■ Exercise instructions: Return the lines exactly as they stand, from the first of the material through the line containing "import Sketcher".

____ Dataset excerpt

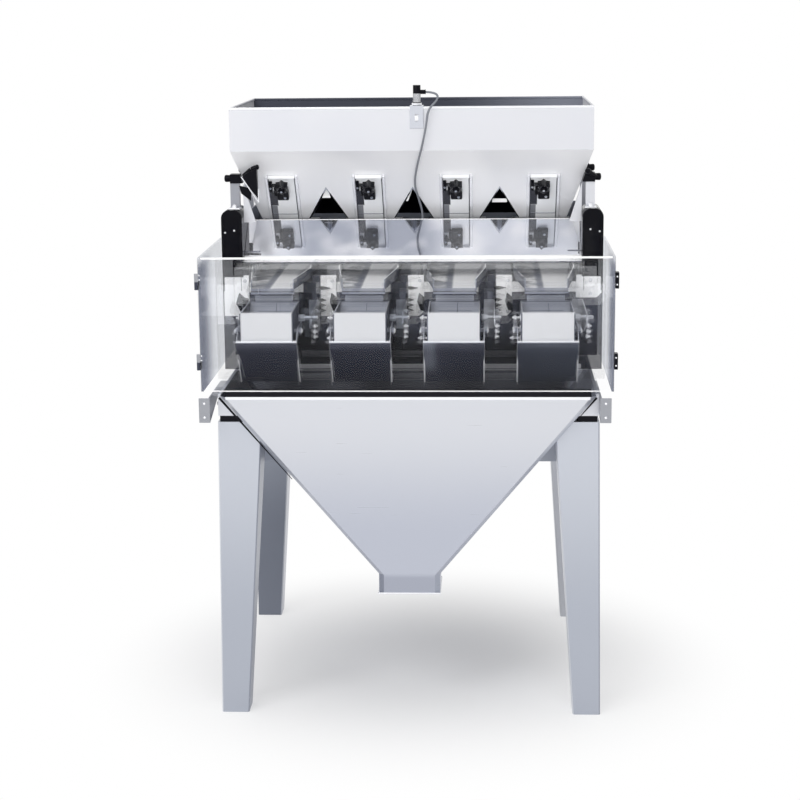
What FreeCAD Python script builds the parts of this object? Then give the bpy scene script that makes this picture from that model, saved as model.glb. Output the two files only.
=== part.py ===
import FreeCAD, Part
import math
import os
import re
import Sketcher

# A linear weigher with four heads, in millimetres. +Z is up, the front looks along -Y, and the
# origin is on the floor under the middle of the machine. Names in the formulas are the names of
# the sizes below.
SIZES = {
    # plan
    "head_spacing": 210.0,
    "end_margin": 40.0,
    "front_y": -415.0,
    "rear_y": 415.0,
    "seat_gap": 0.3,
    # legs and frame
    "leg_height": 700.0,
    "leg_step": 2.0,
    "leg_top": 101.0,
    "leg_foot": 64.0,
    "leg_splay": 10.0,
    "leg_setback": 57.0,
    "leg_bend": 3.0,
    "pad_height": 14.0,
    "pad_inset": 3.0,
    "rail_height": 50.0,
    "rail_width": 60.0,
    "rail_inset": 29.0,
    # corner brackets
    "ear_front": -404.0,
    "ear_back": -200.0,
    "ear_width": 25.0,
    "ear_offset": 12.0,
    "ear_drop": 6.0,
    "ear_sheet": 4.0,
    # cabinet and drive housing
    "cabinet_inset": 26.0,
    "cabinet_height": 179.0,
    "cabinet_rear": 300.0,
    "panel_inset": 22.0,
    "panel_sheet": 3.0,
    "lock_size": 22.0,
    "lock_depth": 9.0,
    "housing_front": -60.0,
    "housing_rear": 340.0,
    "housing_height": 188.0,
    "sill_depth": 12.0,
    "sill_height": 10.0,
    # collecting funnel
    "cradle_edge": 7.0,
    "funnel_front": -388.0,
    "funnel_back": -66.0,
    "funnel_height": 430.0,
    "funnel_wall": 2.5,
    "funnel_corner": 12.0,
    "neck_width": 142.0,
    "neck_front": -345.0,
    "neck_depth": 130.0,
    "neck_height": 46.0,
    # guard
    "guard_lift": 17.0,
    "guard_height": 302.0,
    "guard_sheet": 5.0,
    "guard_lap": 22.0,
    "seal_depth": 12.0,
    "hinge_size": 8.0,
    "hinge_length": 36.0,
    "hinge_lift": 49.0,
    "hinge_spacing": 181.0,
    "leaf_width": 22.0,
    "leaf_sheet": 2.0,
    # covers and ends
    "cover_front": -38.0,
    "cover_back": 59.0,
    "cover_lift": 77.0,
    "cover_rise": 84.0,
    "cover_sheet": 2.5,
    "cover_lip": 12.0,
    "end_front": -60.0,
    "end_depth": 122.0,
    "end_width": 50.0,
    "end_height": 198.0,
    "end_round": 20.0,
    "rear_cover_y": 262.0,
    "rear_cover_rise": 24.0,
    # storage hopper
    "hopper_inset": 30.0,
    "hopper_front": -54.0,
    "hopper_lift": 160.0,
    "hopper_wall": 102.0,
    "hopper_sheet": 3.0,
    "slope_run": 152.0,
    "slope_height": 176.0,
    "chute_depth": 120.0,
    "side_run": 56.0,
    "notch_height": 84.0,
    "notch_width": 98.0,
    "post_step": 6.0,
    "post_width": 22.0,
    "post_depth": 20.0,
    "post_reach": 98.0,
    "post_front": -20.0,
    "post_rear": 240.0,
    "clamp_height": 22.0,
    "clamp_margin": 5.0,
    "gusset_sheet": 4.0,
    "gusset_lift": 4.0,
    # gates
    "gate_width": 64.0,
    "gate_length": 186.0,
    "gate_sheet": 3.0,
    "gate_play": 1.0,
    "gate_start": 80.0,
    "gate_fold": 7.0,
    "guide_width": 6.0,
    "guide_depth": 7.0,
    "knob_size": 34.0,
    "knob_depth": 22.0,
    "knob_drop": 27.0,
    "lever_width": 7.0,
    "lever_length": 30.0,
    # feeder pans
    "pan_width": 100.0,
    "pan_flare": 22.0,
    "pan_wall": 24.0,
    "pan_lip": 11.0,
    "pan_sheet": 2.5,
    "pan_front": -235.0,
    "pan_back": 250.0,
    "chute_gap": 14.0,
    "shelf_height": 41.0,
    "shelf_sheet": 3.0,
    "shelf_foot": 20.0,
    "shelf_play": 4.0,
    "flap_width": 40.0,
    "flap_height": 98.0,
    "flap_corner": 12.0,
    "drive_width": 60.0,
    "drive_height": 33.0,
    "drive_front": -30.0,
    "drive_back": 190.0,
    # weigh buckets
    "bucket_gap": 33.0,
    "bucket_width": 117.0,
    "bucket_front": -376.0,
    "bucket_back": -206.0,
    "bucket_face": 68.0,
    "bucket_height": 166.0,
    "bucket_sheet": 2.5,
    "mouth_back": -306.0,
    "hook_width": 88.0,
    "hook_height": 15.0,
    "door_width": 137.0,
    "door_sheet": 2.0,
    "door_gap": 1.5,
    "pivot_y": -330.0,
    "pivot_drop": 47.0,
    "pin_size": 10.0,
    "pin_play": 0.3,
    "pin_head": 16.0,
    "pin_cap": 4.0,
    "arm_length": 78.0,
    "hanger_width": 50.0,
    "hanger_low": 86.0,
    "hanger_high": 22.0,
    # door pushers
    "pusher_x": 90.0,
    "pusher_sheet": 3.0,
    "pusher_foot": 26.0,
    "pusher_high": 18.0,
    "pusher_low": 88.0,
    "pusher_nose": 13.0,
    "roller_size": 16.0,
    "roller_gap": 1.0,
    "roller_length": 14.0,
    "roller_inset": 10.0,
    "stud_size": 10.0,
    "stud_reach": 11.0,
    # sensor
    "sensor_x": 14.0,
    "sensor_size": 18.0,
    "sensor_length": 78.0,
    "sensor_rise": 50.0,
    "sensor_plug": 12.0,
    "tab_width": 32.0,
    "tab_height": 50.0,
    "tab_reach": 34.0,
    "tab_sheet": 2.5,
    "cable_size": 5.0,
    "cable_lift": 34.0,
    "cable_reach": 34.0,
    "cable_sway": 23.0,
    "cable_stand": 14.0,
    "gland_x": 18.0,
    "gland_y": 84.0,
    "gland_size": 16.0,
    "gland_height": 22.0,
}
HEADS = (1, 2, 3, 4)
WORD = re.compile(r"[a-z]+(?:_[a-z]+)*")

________

■ Answer to this task:
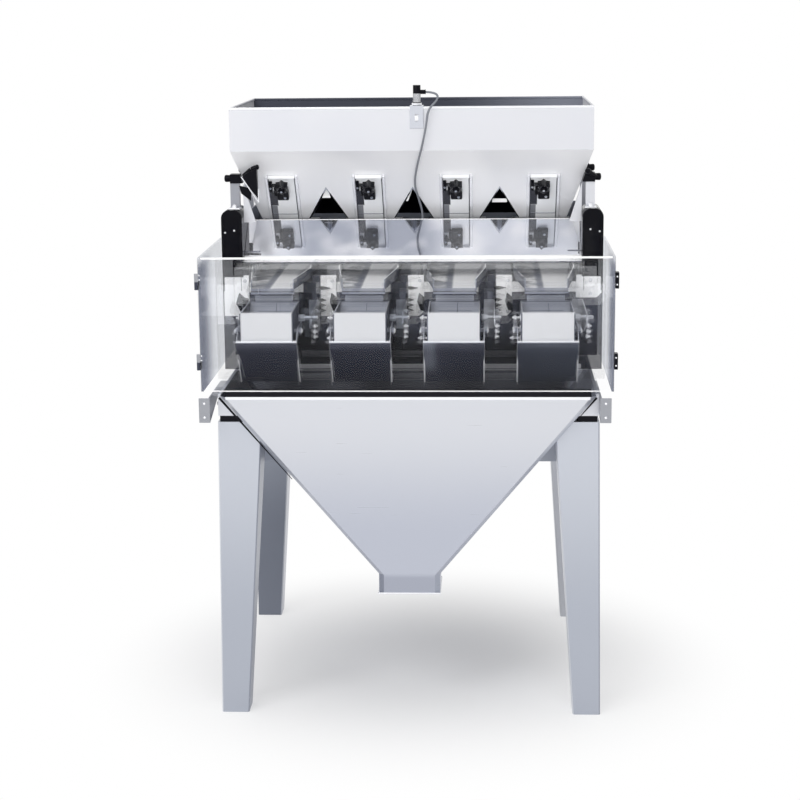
What FreeCAD Python script builds the parts of this object? Then give the bpy scene script that makes this picture from that model, saved as model.glb. Output the two files only.
=== part.py ===
import FreeCAD, Part
import math
import os
import re
import Sketcher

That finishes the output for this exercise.